Wondering if perhaps the community could help me. 
There is currently a work in progress detailing the history of the North Atlantic Aeronautical Communications Service in Ireland from 1936 to the present day.We are attempting to identify two ships which we believe were part of the Ocean Ship Network in the North Atlantic in 1946. The only information we have are their callsigns DUZA and DUZB. The ships communicated with overflying aircraft using Morse Code.They were also apparently equipped with radio beacons to assist aircraft crossing the pond. If anyone could supply any further information it would be greatly appreciated .


----------



## hawkey01 (Mar 15, 2006)

Janderso,

reference your request. You will find a link attached which will show you a map of all the weather stations from 1946-1980 and who managed or manned them. 
The two call signs you quote I think would be Philippines flagged vessels as the DU-DZ is there allocation. Therefore I would think it highly unlikely that they were associated with any of the weather ships. However I could be proved wrong!

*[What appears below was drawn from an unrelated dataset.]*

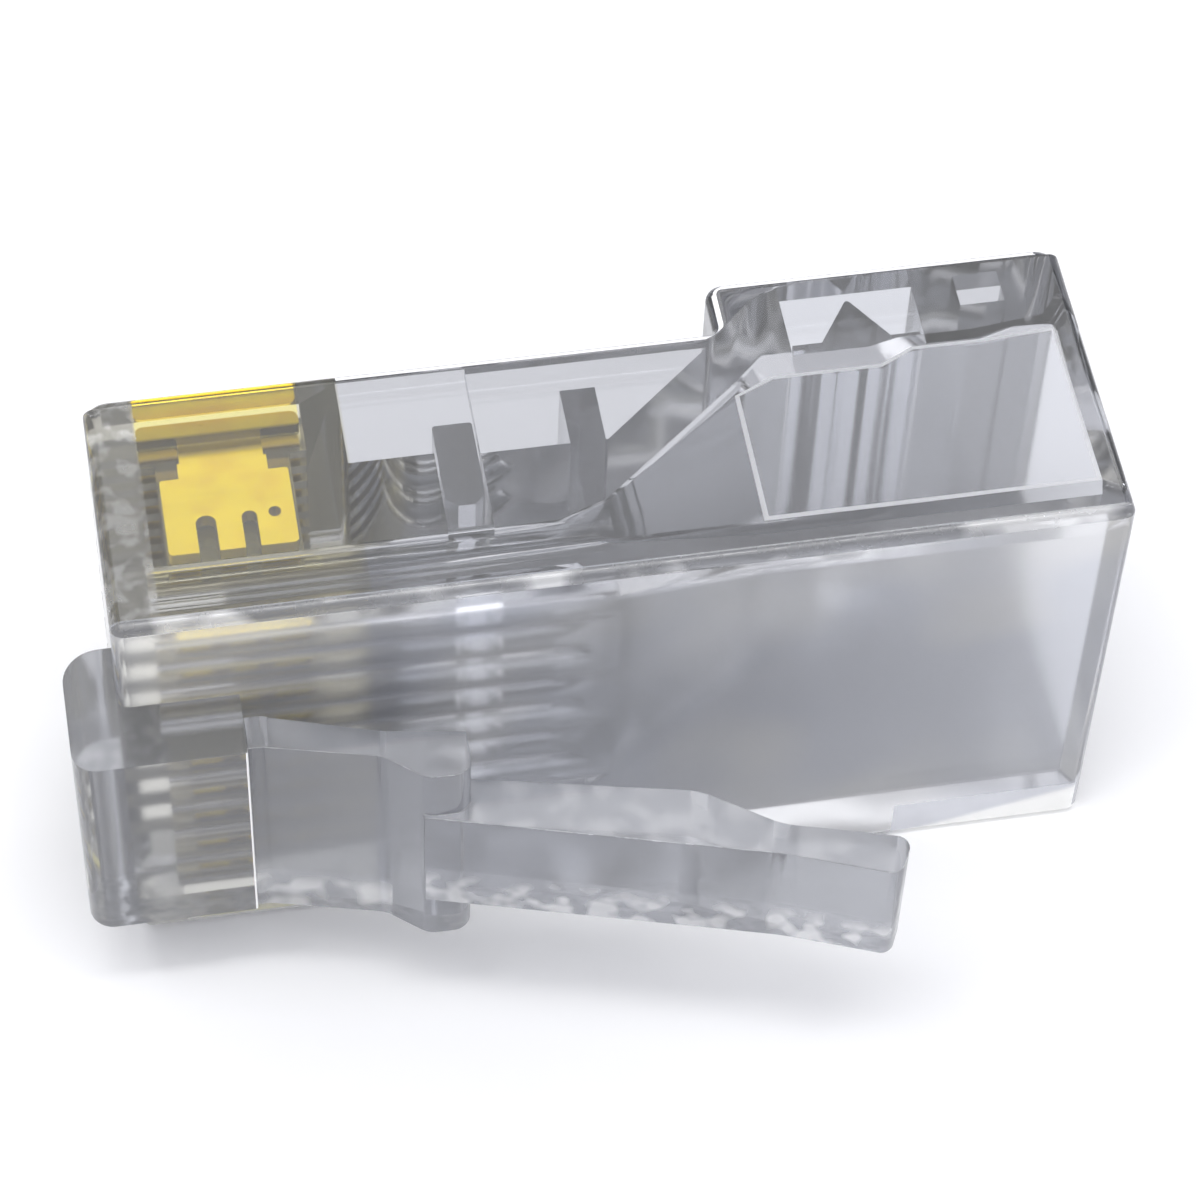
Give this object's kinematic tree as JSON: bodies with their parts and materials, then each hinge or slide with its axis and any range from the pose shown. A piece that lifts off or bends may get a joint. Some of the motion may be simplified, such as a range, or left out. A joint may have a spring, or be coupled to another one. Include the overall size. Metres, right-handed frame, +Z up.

http://www.whoi.edu/oceanus/viewImage.do?id=4698&aid=2343

Hawkey01


----------



## Hugh Ferguson (Sep 4, 2006)

Click HERE for more on weather ships.


----------



## JimC (Nov 8, 2007)

Janderso:

They were possibly two flower class corvettes stationed at Greenock. It is quite possible that the old records of the met office or Clyde Port can help you.

Jim.


----------



## JimC (Nov 8, 2007)

PS. They were painted a dusgusting mixture of orange and buff paint.. a sort of
mucky orange colour. I'm sure some of the older memebrs who went to James Watt in the late 40's and early 50's will rememeber them.


----------



## janderso (Dec 4, 2005)

JimC said:


> PS. They were painted a dusgusting mixture of orange and buff paint.. a sort of
> mucky orange colour. I'm sure some of the older memebrs who went to James Watt in the late 40's and early 50's will rememeber them.


Tks Jim that sounds plausible will check it out rgds J


----------



## janderso (Dec 4, 2005)

Mystery partly solved - DUZA according to one of our longest lived retirees referred to the American Forces, Frankfurt, Germany


----------